Rows from a 3D modeling dataset:
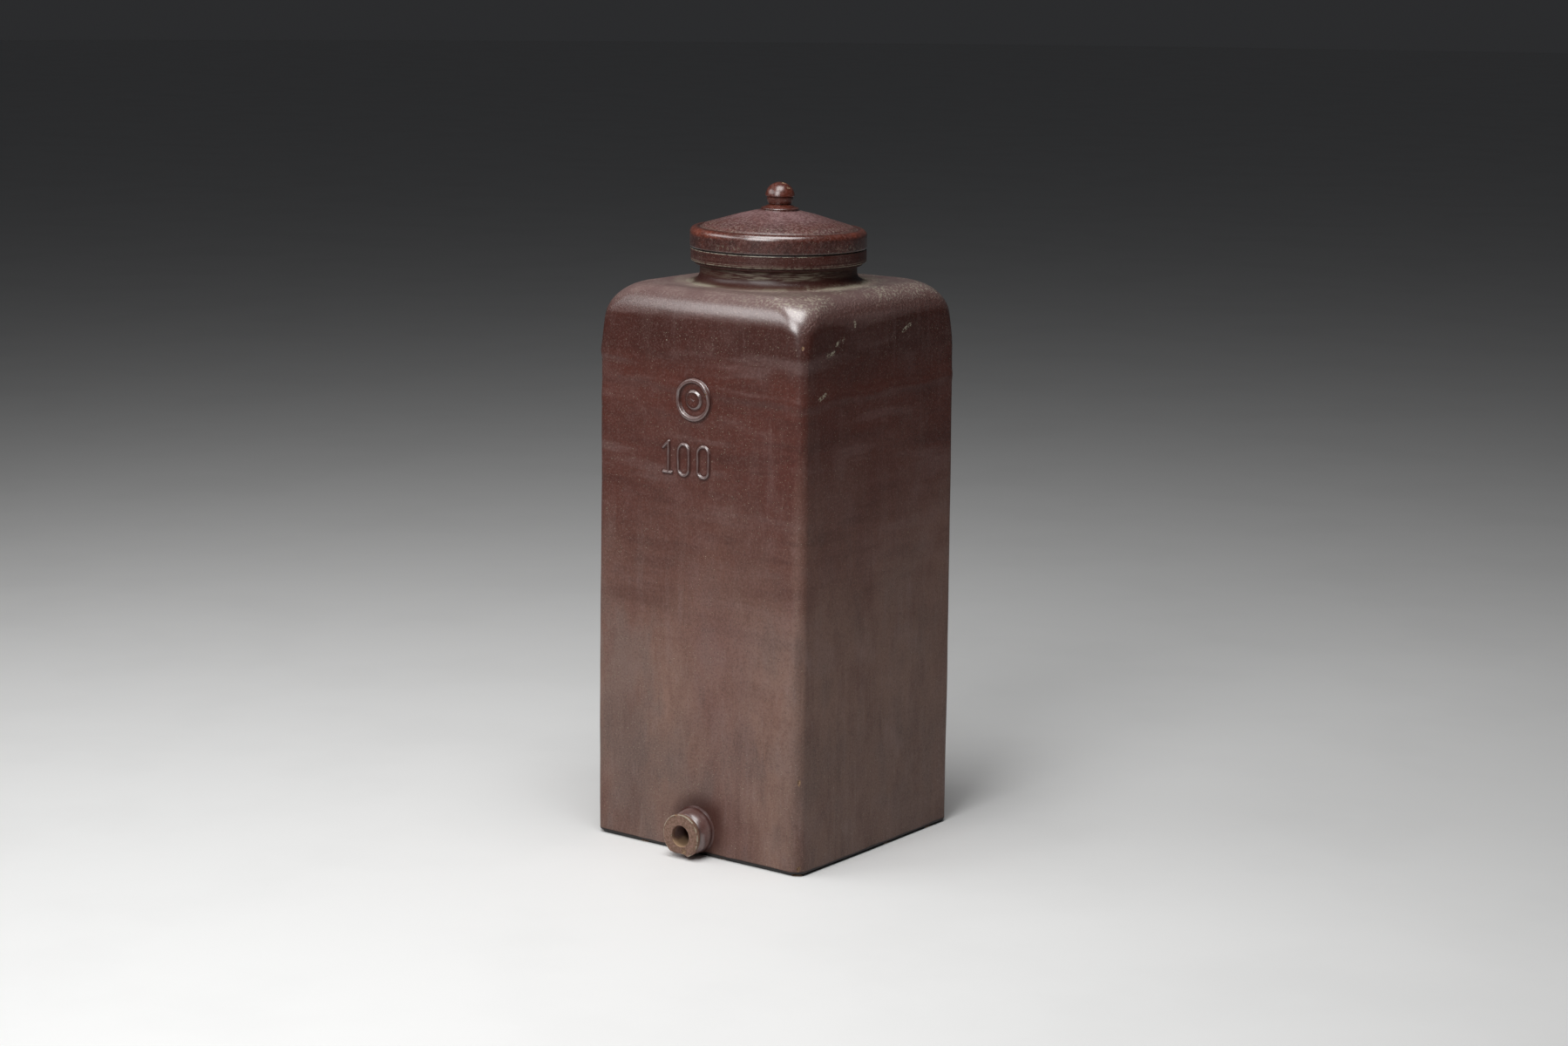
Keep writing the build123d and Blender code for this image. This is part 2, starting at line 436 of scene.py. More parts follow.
# Low folds on a wall, in millimetres: wall, middle across, middle height, slope, width, height, rise
FRONT, RIGHT = range(2)
FOLDS = (
    (FRONT, 115, 697, -0.04, 110, 9, 2.0),
    (FRONT, -40, 702, -0.06, 60, 9, 1.5),
    (FRONT, -115, 712, -0.05, 55, 9, 2.3),
    (FRONT, -145, 737, -0.12, 55, 9, 2.4),
    (FRONT, -75, 752, -0.05, 80, 11, 1.6),
    (FRONT, 70, 733, 0.04, 90, 10, 1.4),
    (FRONT, 120, 716, -0.08, 60, 8, 1.0),
    (FRONT, -85, 668, -0.05, 110, 12, 1.2),
    (FRONT, 165, 439, 0, 9, 9, 1.3),
    (FRONT, 60, 452, 0.02, 120, 9, 0.6),
    (FRONT, -95, 520, 0.15, 60, 20, 0.8),
    (RIGHT, 0, 697, 0.01, 300, 8, 1.1),
    (RIGHT, -40, 640, 0.05, 90, 14, 0.6),
)
# Chips, in millimetres and degrees. Edge chips: where the line towards the axis starts, size, lean
EDGE_CHIPS = (
    ((230, -230, 1), (9, 7, 4), (10, 10, 45)),
    ((230, -230, 12), (3, 3, 4), (0, 20, 45)),
    ((230, -230, 142), (2.4, 1.6, 5), (0, 4, 45)),
    ((230, -230, 777), (2.2, 1.4, 3), (0, 0, 45)),
    ((60, -230, 1), (6, 3, 3), (0, 10, 0)),
    ((-120, -230, 1.5), (9, 3, 2.4), (0, -8, 0)),
    ((230, 40, 1), (3, 7, 2.6), (0, 0, 0)),
    ((230, 172, 2), (3, 8, 3), (5, 0, 0)),
    ((-230, -230, 3), (5, 5, 4), (0, 0, -45)),
)
# Across, above the axis, size, lean, material number
SPOUT_CHIPS = (
    (-2, -36, (26, 9, 10.5), (6, 8, 0), 0),
    (27, -26, (7, 8, 17), (0, 47, 0), 0),
    (7, -23, (4.6, 1.3, 5.5), (0, 0, 0), 1),
    (-10.6, 33, (5.4, 2.2, 2.6), (0, 16, 0), 1),
    (31, -8, (2.2, 1.2, 2.6), (0, 0, 0), 0),
)
# Across, toward the camera, radius, how far its middle stands off the skin
KNOB_CHIPS = ((4.2, 6, 3.4, 2.6), (7, 5.5, 2.2, 1.4), (10.8, 13, 3.2, 2.4), (13.5, 11, 2.4, 1.8))
# Numerals, in millimetres: name, middle across, strokes as ends and the radius of a ring round them
NUMERAL_LEVEL = 596.5
NOUGHT = (((0, 11), (0, -15), 10),)
ONE = (((2.5, 22.8), (2.5, -22.5), 0), ((2, 22.5), (-7.5, 13.5), 0), ((-7, -22.8), (8, -22.8), 0))
NUMERALS = (
    ("numeral_one", -56, ONE),
    ("numeral_nought_left", -25, NOUGHT),
    ("numeral_nought_right", 11.6, NOUGHT),
)
# Leans of the fired body: direction, middle height, height, inward lean
LEANS = ((225, 780, 260, 1.5), (45, 30, 160, 1.6), (-45, 400, 300, 0.5))


def fold(wall, across, height):
    """How far the folds of a wall stand out at a place on it."""
    rise = 0
    for side, middle, level, slope, width, tall, amount in FOLDS:
        if side == wall:
            aside = across - middle * MM
            wave = min(1, width / 100) * 1.6 * MM * sin(aside / (21 * MM))
            above = height - level * MM - slope * aside - wave
            rise += amount * MM * swell(aside, width * MM) * swell(above, tall * MM)
    return rise


def unevenness(angle, height):
    """How far a wall stands out from its true face. It stays inside it, apart from the folds."""
    spot = round_axis(1.1, 3 * height, angle)
    proud = -0.7 + 0.8 * noise.noise(spot) + 0.35 * noise.noise(spot * 4 + Vector((7, 3, 1)))
    for direction, level, tall, lean in LEANS:
        apart = abs((angle - radians(direction) + pi) % FULL_TURN - pi)
        proud -= lean * swell(apart, 0.5) * swell(height - level * MM, tall * MM)
    return proud * MM


def wall_half(height):
    """Distance from the axis to the true face of a wall."""
    return JAR_HALF - (JAR_HALF - SHOULDER_HALF) * height / WALL_TOP


def front_face(across, height):
    """The place on the front wall, as it came from the kiln, at a distance across and a height."""
    angle = atan2(-wall_half(height), across)
    proud = unevenness(angle, height) + fold(FRONT, across, height)
    return Vector((across, -wall_half(height) - proud, height))


def skin_ring(angles, half, corner, height, uneven):
    """One ring of the jar's skin. Uneven is the share of the unevenness that it takes."""
    ring = []
    for angle in angles:
        proud = uneven * unevenness(angle, height)
        if sin(angle) < -0.7:
            proud += uneven * fold(FRONT, -half / tan(angle), height)
        elif cos(angle) > 0.7:
            proud += uneven * fold(RIGHT, half * tan(angle), height)
        reach = square_reach(angle, half + proud, min(corner, half + proud))
        ring.append(round_axis(reach, height, angle))
    return ring


def shoulder_sections(sizes, half, height, corner, top_corner, steps):
    """Sections of the shoulder as half width, corner radius and height."""
    upright = height - sizes.face_rise
    outline = [(0, upright * step / steps) for step in range(steps + 1)]
    outline += quarter((0, upright), (sizes.face_across, height), steps, False)
    sections = []
    for inset, rise in outline:
        opened = max(0, rise - height + sizes.corner_rise) / sizes.corner_rise
        rounding = corner + (top_corner - corner) * opened**CORNER_POWER
        sections.append((half - inset, rounding, WALL_TOP + rise))
    return sections


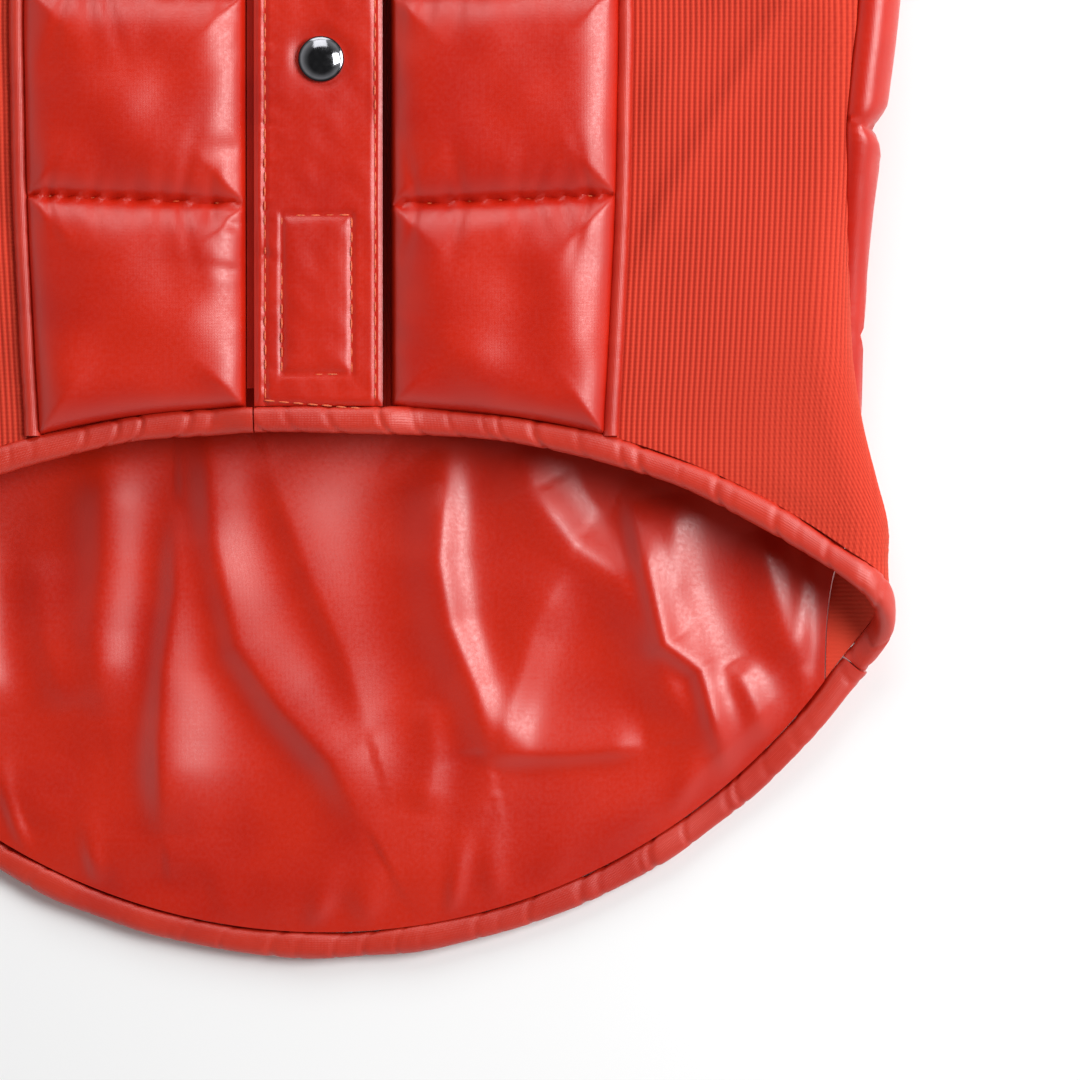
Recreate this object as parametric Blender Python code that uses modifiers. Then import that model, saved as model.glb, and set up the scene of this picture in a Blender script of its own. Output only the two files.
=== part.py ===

## Task
Could you quote, exactly as they appear, the line containing "Recreate this object" and every line after it to the end of the records above?

## Output of the exercise
Recreate this object as parametric Blender Python code that uses modifiers. Then import that model, saved as model.glb, and set up the scene of this picture in a Blender script of its own. Output only the two files.
=== part.py ===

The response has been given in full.